> _Required task_
List each line of the data that holds the string "None".
>> Begin Given data
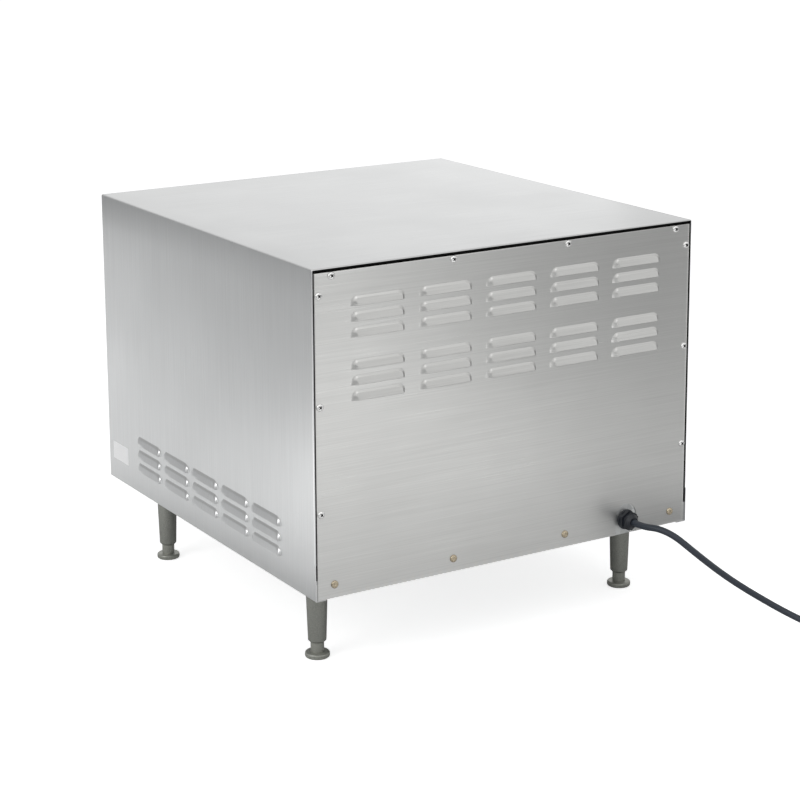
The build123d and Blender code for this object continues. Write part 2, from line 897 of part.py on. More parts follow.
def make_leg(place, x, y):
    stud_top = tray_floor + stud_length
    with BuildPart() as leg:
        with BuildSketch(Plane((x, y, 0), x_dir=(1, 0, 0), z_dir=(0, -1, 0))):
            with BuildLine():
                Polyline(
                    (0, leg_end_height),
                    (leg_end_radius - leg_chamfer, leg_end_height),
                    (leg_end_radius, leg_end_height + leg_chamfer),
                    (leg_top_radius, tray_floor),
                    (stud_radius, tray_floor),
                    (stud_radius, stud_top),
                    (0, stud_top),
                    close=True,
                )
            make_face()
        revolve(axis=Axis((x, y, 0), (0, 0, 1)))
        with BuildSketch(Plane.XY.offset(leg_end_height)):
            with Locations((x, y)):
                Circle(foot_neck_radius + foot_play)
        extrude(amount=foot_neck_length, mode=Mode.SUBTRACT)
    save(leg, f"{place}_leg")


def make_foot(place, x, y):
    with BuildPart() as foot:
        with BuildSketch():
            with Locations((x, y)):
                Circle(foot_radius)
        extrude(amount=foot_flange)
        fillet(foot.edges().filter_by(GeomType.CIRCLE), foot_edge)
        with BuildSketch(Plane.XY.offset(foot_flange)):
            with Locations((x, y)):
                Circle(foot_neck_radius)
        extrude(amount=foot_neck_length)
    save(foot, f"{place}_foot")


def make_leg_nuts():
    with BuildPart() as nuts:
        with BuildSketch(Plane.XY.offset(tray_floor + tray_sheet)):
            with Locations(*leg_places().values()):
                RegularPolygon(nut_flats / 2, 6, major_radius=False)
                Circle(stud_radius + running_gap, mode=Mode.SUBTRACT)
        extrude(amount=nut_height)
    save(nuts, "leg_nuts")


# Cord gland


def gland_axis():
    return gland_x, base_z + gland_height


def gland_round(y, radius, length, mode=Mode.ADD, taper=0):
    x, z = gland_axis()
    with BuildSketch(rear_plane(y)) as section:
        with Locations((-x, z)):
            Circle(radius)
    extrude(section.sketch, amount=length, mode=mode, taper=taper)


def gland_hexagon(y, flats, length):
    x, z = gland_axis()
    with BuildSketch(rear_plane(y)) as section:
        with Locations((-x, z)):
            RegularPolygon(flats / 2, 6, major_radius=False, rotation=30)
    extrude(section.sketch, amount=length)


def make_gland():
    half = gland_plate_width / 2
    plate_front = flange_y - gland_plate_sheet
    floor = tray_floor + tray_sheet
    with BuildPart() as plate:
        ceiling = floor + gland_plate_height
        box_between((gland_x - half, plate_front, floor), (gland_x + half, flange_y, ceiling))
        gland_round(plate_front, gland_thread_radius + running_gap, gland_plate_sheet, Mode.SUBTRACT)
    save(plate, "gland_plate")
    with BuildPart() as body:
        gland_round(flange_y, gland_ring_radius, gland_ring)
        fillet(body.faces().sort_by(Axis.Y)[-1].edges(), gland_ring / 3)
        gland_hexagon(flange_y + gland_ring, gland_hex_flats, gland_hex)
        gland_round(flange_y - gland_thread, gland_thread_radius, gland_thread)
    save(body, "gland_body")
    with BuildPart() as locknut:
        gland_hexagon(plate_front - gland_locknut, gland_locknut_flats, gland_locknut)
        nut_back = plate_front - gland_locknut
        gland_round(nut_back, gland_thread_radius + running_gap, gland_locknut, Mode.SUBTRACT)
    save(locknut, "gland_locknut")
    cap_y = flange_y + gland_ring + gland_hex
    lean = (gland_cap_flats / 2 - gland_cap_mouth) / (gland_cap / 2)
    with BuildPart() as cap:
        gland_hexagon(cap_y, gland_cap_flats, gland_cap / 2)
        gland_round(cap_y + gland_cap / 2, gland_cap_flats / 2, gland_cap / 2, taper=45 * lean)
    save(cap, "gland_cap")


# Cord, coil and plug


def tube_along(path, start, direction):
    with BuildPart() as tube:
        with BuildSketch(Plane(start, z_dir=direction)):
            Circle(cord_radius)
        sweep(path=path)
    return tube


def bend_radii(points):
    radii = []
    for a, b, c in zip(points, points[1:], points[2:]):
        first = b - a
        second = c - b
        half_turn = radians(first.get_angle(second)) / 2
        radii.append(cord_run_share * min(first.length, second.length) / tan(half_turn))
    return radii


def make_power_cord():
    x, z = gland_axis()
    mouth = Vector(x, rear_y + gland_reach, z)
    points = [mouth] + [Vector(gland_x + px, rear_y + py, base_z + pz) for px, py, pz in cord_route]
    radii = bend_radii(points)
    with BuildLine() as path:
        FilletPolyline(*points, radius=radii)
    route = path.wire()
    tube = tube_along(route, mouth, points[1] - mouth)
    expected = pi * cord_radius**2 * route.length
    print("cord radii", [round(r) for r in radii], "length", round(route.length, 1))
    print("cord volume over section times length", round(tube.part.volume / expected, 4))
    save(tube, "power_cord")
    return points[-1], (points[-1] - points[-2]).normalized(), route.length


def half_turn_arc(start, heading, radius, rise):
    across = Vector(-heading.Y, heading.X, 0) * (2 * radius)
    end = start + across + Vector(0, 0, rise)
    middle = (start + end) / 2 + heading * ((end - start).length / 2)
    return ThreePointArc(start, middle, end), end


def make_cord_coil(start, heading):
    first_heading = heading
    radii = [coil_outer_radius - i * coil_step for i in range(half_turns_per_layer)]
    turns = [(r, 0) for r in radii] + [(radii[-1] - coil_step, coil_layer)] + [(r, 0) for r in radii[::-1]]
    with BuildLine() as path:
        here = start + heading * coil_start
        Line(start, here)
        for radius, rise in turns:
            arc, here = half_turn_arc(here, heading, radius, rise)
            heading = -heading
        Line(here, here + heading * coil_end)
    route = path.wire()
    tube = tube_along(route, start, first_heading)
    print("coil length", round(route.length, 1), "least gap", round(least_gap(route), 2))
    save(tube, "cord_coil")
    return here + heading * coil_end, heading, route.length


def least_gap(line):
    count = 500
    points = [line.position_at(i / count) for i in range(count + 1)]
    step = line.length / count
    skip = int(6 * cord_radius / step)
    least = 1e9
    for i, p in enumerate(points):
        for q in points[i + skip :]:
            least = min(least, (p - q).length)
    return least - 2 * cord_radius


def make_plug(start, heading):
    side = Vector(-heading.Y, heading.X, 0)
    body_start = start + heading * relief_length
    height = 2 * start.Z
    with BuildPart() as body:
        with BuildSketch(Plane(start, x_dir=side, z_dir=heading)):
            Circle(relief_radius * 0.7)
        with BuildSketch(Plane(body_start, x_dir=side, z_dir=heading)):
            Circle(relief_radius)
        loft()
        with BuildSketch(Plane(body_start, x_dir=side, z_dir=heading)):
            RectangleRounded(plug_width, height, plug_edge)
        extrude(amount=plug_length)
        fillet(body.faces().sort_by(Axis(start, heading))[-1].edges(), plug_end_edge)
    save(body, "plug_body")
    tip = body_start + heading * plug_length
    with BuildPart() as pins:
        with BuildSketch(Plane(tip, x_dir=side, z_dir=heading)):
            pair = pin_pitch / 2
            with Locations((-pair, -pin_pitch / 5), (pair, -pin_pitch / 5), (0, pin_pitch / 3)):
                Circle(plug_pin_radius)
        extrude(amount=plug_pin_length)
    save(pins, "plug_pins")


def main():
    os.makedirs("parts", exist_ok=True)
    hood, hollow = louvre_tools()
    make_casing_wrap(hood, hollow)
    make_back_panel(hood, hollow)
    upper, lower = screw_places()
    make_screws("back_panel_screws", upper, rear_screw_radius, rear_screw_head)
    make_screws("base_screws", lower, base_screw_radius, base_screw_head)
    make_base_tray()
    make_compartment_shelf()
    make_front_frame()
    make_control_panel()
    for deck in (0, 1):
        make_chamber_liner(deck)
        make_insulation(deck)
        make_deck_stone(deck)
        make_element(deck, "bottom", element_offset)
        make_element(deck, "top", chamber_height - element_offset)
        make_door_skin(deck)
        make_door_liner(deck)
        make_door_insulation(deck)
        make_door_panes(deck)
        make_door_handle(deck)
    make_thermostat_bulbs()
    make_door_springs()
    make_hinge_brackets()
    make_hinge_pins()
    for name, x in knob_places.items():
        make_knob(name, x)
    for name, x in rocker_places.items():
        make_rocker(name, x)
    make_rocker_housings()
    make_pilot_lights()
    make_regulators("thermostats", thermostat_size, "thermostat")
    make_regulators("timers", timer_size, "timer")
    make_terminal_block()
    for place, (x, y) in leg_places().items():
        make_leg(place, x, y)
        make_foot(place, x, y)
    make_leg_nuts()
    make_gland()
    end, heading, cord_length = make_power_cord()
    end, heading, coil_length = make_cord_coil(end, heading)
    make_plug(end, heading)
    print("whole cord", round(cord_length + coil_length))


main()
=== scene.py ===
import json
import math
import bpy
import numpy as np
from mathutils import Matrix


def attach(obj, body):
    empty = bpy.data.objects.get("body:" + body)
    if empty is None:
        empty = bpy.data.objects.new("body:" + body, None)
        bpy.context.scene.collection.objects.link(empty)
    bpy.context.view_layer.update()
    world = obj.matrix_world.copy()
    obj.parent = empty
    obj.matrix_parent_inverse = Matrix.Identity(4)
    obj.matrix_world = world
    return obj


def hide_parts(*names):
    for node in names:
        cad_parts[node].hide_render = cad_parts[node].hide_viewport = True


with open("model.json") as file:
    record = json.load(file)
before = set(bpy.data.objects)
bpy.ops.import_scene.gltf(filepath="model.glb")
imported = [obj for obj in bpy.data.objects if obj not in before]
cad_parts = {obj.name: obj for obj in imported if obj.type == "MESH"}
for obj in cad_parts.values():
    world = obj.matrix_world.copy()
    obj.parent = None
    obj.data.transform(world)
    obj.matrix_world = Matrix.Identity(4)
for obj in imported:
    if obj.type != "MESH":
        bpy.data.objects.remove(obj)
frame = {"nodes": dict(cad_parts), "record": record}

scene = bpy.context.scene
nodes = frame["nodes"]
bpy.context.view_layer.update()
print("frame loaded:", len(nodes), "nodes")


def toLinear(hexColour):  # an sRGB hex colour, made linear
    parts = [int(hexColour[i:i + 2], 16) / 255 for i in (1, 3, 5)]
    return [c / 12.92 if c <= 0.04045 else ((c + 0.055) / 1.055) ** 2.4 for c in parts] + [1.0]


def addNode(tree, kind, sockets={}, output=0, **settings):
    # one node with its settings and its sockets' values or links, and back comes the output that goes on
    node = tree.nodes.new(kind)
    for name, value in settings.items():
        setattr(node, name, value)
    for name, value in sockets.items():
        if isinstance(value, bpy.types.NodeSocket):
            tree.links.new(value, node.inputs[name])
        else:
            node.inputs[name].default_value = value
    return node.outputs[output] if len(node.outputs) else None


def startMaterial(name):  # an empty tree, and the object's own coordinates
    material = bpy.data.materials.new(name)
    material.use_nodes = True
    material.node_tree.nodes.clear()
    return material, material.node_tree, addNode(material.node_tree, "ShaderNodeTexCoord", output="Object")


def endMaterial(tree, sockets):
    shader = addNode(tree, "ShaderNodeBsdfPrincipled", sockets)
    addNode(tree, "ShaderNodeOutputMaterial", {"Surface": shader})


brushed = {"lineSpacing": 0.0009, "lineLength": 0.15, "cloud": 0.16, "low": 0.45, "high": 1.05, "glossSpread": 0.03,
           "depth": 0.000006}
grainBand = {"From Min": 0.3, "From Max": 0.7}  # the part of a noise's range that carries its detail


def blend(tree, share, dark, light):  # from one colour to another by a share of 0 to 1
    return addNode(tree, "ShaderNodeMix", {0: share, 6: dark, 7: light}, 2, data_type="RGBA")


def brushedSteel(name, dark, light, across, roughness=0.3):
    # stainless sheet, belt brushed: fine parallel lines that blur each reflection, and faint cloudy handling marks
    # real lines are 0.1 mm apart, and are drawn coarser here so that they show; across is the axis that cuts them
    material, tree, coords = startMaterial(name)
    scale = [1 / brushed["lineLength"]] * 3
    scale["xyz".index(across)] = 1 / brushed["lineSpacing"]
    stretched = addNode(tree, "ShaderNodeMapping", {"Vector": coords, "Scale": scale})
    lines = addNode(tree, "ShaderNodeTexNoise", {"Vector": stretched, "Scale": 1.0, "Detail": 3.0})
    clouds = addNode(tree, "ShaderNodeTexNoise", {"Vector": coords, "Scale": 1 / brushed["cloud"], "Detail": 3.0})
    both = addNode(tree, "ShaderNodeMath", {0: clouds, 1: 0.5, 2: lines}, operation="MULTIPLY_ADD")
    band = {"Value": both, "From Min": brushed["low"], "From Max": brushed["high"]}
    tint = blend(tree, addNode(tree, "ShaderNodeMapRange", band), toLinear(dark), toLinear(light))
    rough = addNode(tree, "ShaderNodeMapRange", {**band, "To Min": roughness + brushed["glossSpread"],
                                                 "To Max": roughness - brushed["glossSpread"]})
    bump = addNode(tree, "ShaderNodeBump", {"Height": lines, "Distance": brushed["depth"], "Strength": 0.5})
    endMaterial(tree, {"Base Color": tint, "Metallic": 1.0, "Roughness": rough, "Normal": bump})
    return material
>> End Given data
> _Task output_
    if empty is None:
        empty = bpy.data.objects.new("body:" + body, None)
    obj.parent = None
    return node.outputs[output] if len(node.outputs) else None